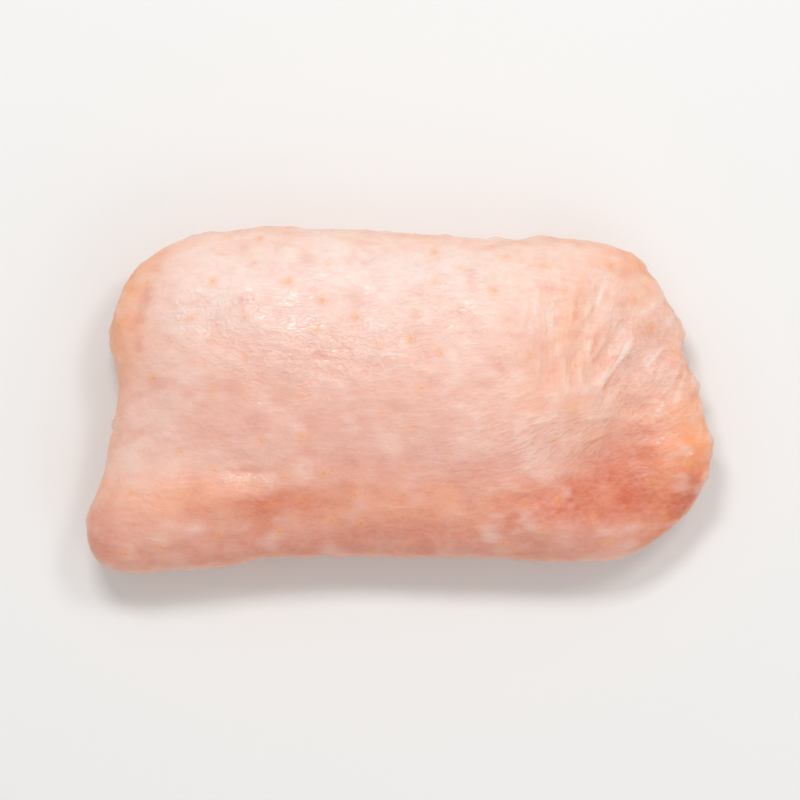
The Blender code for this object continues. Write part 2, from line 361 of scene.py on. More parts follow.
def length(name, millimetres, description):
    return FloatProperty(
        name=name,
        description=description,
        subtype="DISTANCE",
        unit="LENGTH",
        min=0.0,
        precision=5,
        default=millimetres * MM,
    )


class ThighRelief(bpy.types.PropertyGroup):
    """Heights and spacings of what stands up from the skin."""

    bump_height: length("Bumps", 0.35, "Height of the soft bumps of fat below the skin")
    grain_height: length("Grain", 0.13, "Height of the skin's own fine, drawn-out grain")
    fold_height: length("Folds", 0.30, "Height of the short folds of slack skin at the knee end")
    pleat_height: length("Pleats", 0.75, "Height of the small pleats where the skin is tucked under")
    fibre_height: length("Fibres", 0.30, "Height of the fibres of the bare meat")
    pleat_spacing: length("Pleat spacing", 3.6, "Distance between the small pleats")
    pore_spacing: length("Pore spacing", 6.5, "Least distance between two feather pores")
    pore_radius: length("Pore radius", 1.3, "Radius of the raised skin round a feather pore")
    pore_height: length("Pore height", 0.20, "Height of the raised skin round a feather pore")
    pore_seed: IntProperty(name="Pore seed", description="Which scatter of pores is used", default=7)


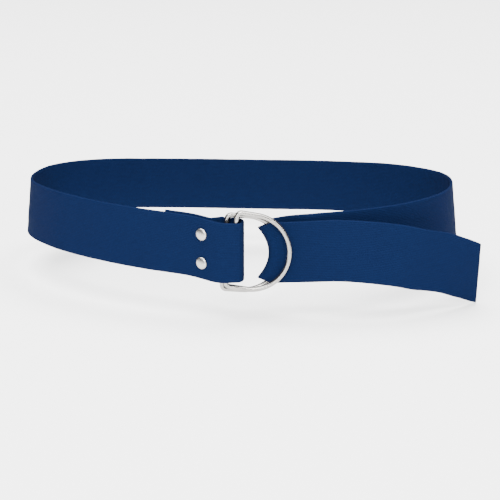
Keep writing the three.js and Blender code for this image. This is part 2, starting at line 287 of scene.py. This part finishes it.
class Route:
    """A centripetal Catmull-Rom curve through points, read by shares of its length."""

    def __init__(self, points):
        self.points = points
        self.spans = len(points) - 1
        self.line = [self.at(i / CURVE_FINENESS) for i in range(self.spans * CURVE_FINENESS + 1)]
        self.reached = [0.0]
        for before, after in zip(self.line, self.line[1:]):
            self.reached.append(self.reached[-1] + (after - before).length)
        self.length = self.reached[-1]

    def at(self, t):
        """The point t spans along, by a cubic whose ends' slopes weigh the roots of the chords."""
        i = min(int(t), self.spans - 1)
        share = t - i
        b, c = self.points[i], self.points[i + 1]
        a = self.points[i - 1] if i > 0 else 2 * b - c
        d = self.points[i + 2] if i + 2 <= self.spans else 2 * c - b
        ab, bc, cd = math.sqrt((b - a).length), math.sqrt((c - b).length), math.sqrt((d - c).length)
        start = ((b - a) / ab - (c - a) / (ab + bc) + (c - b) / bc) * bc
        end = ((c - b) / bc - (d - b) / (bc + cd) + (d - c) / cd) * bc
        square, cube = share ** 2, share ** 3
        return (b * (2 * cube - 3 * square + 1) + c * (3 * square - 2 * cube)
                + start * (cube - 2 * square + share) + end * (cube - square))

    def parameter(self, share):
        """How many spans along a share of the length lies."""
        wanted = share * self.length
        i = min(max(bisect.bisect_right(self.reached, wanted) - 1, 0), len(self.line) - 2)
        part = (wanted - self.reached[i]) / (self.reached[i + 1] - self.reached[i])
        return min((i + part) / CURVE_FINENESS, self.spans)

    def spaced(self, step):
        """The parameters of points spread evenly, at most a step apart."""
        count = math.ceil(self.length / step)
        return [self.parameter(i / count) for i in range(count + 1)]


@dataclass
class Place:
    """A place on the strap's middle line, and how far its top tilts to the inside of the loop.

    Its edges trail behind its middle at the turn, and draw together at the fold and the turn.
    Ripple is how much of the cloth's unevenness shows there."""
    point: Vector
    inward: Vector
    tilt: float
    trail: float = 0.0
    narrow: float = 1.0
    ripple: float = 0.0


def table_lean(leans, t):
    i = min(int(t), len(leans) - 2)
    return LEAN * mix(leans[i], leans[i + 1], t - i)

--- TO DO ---
Each line above is to be repeated exactly.

--- FULL SOLUTION ---
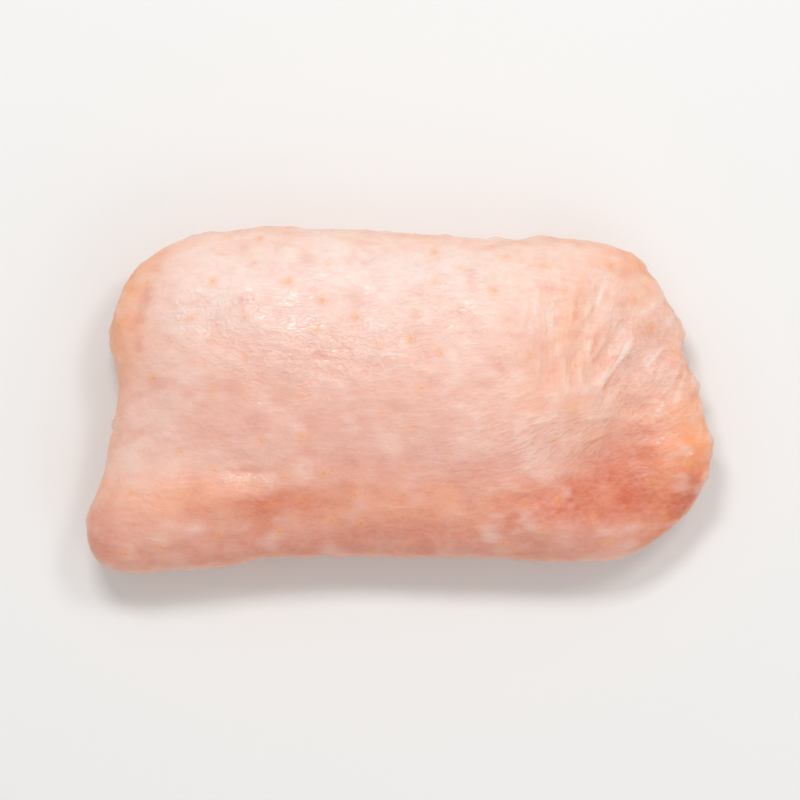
The Blender code for this object continues. Write part 2, from line 361 of scene.py on. More parts follow.
def length(name, millimetres, description):
    return FloatProperty(
        name=name,
        description=description,
        subtype="DISTANCE",
        unit="LENGTH",
        min=0.0,
        precision=5,
        default=millimetres * MM,
    )


class ThighRelief(bpy.types.PropertyGroup):
    """Heights and spacings of what stands up from the skin."""

    bump_height: length("Bumps", 0.35, "Height of the soft bumps of fat below the skin")
    grain_height: length("Grain", 0.13, "Height of the skin's own fine, drawn-out grain")
    fold_height: length("Folds", 0.30, "Height of the short folds of slack skin at the knee end")
    pleat_height: length("Pleats", 0.75, "Height of the small pleats where the skin is tucked under")
    fibre_height: length("Fibres", 0.30, "Height of the fibres of the bare meat")
    pleat_spacing: length("Pleat spacing", 3.6, "Distance between the small pleats")
    pore_spacing: length("Pore spacing", 6.5, "Least distance between two feather pores")
    pore_radius: length("Pore radius", 1.3, "Radius of the raised skin round a feather pore")
    pore_height: length("Pore height", 0.20, "Height of the raised skin round a feather pore")
    pore_seed: IntProperty(name="Pore seed", description="Which scatter of pores is used", default=7)


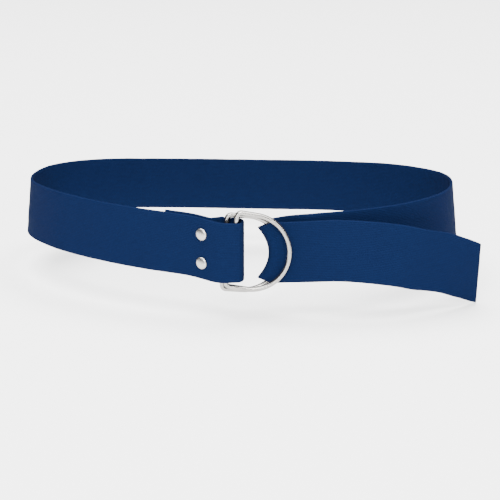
Keep writing the three.js and Blender code for this image. This is part 2, starting at line 287 of scene.py. This part finishes it.
class Route:
    """A centripetal Catmull-Rom curve through points, read by shares of its length."""

    def __init__(self, points):
        self.points = points
        self.spans = len(points) - 1
        self.line = [self.at(i / CURVE_FINENESS) for i in range(self.spans * CURVE_FINENESS + 1)]
        self.reached = [0.0]
        for before, after in zip(self.line, self.line[1:]):
            self.reached.append(self.reached[-1] + (after - before).length)
        self.length = self.reached[-1]

    def at(self, t):
        """The point t spans along, by a cubic whose ends' slopes weigh the roots of the chords."""
        i = min(int(t), self.spans - 1)
        share = t - i
        b, c = self.points[i], self.points[i + 1]
        a = self.points[i - 1] if i > 0 else 2 * b - c
        d = self.points[i + 2] if i + 2 <= self.spans else 2 * c - b
        ab, bc, cd = math.sqrt((b - a).length), math.sqrt((c - b).length), math.sqrt((d - c).length)
        start = ((b - a) / ab - (c - a) / (ab + bc) + (c - b) / bc) * bc
        end = ((c - b) / bc - (d - b) / (bc + cd) + (d - c) / cd) * bc
        square, cube = share ** 2, share ** 3
        return (b * (2 * cube - 3 * square + 1) + c * (3 * square - 2 * cube)
                + start * (cube - 2 * square + share) + end * (cube - square))

    def parameter(self, share):
        """How many spans along a share of the length lies."""
        wanted = share * self.length
        i = min(max(bisect.bisect_right(self.reached, wanted) - 1, 0), len(self.line) - 2)
        part = (wanted - self.reached[i]) / (self.reached[i + 1] - self.reached[i])
        return min((i + part) / CURVE_FINENESS, self.spans)

    def spaced(self, step):
        """The parameters of points spread evenly, at most a step apart."""
        count = math.ceil(self.length / step)
        return [self.parameter(i / count) for i in range(count + 1)]


@dataclass
class Place:
    """A place on the strap's middle line, and how far its top tilts to the inside of the loop.

    Its edges trail behind its middle at the turn, and draw together at the fold and the turn.
    Ripple is how much of the cloth's unevenness shows there."""
    point: Vector
    inward: Vector
    tilt: float
    trail: float = 0.0
    narrow: float = 1.0
    ripple: float = 0.0


def table_lean(leans, t):
    i = min(int(t), len(leans) - 2)
    return LEAN * mix(leans[i], leans[i + 1], t - i)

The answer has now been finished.